In 1789, the French Revolution brought about the necessary disruption. The revolutionaries aimed to reshape society based on Enlightenment principles. When they took power, the Academy of Sciences was tasked with reforming the measurement system. Arbitrary standards were replaced with those based on mathematical and natural relationships. For instance, the meter was defined as one ten-millionth of the distance from the Equator to the North Pole. The new metric system was envisioned as “for all people, for all time,” according to the Marquis de Condorcet.
Standardizing measurements had significant political benefits. It prevented nobles from exploiting local units to increase rents and allowed the government to collect taxes more efficiently. The introduction of a Republican Calendar with ten-day weeks also aimed to diminish church influence by eliminating Sundays. However, the transition was tumultuous. Initially, people used both new and old units, and the Republican Calendar was eventually abandoned. Under Napoléon Bonaparte, traditional measurements were allowed for small businesses, but the metric system remained the standard for formal use and spread across Europe.
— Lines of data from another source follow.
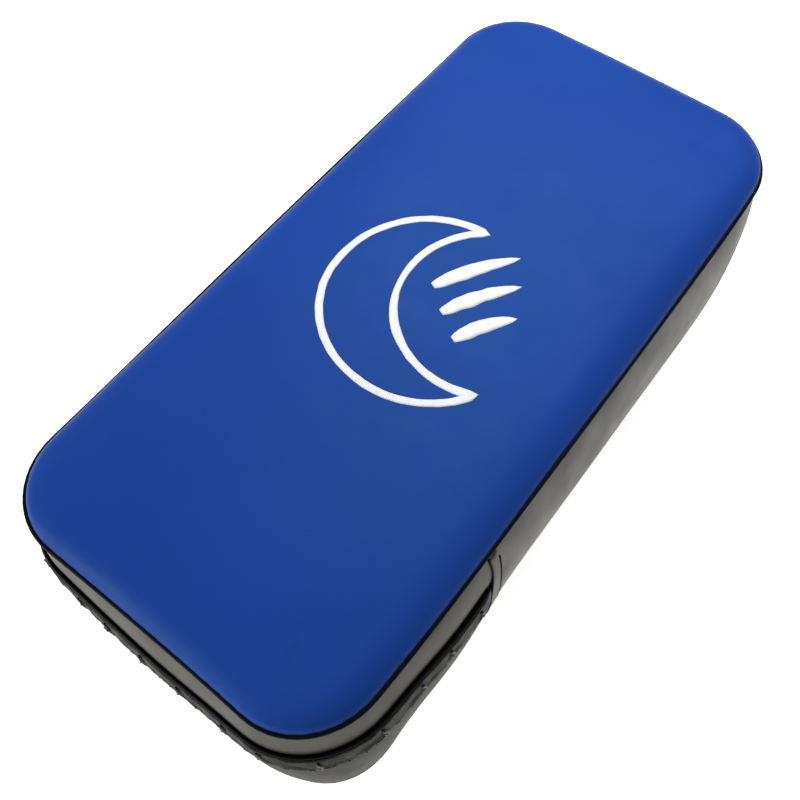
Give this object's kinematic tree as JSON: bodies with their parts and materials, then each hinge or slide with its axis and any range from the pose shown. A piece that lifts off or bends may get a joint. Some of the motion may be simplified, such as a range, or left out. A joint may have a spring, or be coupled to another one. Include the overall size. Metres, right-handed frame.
{
  "type": "kick pad",
  "caption": "Rectangular padded kick pad with a laced cover, two hook-and-loop forearm straps and a padded hand grip on its back.",
  "frame": {"origin": "centre of the bounding box at the height of the surface that the closed straps rest on", "axes": "+Z out of the striking face, +Y along the pad towards the hand grip end, +X across the pad"},
  "size_m": [0.1904, 0.3797, 0.1363],
  "materials": {
    "blue_cover": "semi-matt coated fabric, fine grain",
    "black_cover": "satin coated fabric, fine grain",
    "gloss_trim": "glossy coated fabric, folded",
    "piping": "satin piping",
    "lace_cord": "waxed braided cord",
    "white_print": "matt screen print",
    "webbing": "coated woven strap",
    "hook_tape": "hook tape",
    "loop_tape": "loop tape",
    "firm_foam": "closed-cell sheet foam",
    "soft_foam": "open-cell foam"
  },
  "bodies": {
    "root": {"face_panel": "blue_cover", "face_emblem": "white_print", "face_piping": "piping", "gusset_main": "black_cover", "gusset_end_upper": "black_cover", "gusset_end_lower": "black_cover", "closure_hem": "gloss_trim", "closure_lace": "lace_cord", "closure_tab_left": "black_cover", "closure_tab_right": "black_cover", "back_piping": "piping", "back_panel": "black_cover", "foam_face_layer": "firm_foam", "foam_core": "soft_foam", "foam_back_layer": "firm_foam", "handle_patch_left": "black_cover", "handle_patch_right": "black_cover", "upper_anchor_left": "black_cover", "upper_anchor_right": "black_cover", "lower_anchor_left": "black_cover", "lower_anchor_right": "black_cover"},
    "grip": {"handle_web_left": "webbing", "handle_web_right": "webbing", "handle_core": "soft_foam", "handle_grip": "black_cover"},
    "upper_riser": {"upper_strap_riser": "webbing"},
    "upper_tongue": {"upper_strap_tongue": "webbing", "upper_hook_patch": "hook_tape"},
    "upper_stub": {"upper_strap_stub": "webbing", "upper_loop_patch": "loop_tape"},
    "lower_riser": {"lower_strap_riser": "webbing"},
    "lower_tongue": {"lower_strap_tongue": "webbing", "lower_hook_patch": "hook_tape"},
    "lower_stub": {"lower_strap_stub": "webbing", "lower_loop_patch": "loop_tape"}
  },
  "joints": [
    {"name": "upper_strap_open", "type": "hinge", "parent": "root", "child": "upper_riser", "pos_m": [-0.08672, 0.035, 0.0538], "axis": [0, 1, 0], "range_deg": [0, 95]},
    {"name": "upper_strap_unroll", "type": "hinge", "parent": "upper_riser", "child": "upper_tongue", "pos_m": [-0.056, 0.035, 0.0015], "axis": [0, 1, 0], "range_deg": [0, 68]},
    {"name": "upper_stub_relax", "type": "hinge", "parent": "root", "child": "upper_stub", "pos_m": [0.08672, 0.035, 0.0538], "axis": [0, -1, 0], "range_deg": [0, 34]},
    {"name": "lower_strap_open", "type": "hinge", "parent": "root", "child": "lower_riser", "pos_m": [-0.08672, -0.095, 0.0538], "axis": [0, 1, 0], "range_deg": [0, 95]},
    {"name": "lower_strap_unroll", "type": "hinge", "parent": "lower_riser", "child": "lower_tongue", "pos_m": [-0.056, -0.095, 0.0015], "axis": [0, 1, 0], "range_deg": [0, 68]},
    {"name": "lower_stub_relax", "type": "hinge", "parent": "root", "child": "lower_stub", "pos_m": [0.08672, -0.095, 0.0538], "axis": [0, -1, 0], "range_deg": [0, 34]},
    {"name": "handle_swing", "type": "hinge", "parent": "root", "child": "grip", "pos_m": [0, 0.12, 0.043], "axis": [1, 0, 0], "range_deg": [-35, 35]}
  ],
  "couplings": [
    {"joint": "upper_strap_unroll", "follows": "upper_strap_open", "ratio": 0.7155},
    {"joint": "upper_stub_relax", "follows": "upper_strap_open", "ratio": 0.35},
    {"joint": "lower_strap_unroll", "follows": "lower_strap_open", "ratio": 0.7155},
    {"joint": "lower_stub_relax", "follows": "lower_strap_open", "ratio": 0.35}
  ]
}
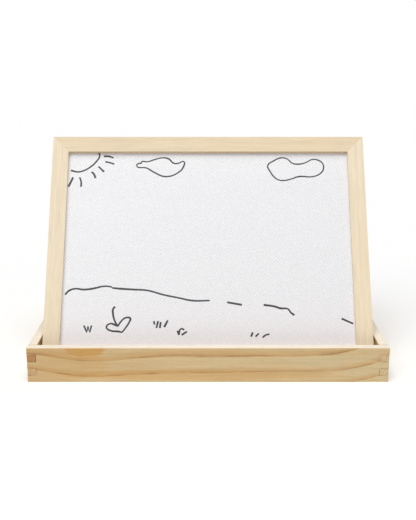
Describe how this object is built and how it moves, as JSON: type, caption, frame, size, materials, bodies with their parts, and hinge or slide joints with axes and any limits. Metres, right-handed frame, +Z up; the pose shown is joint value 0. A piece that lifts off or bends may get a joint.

While Napoléon’s empire was short-lived, its impact on measurement systems endured. Some European countries reverted to old units after gaining independence, but others recognized the benefits of standardization in international trade. Portugal and the Netherlands voluntarily adopted the metric system, prompting other nations to follow suit. Colonial empires further disseminated the system worldwide. Britain, France’s main rival, initially resisted but gradually transitioned to the metric system over two centuries.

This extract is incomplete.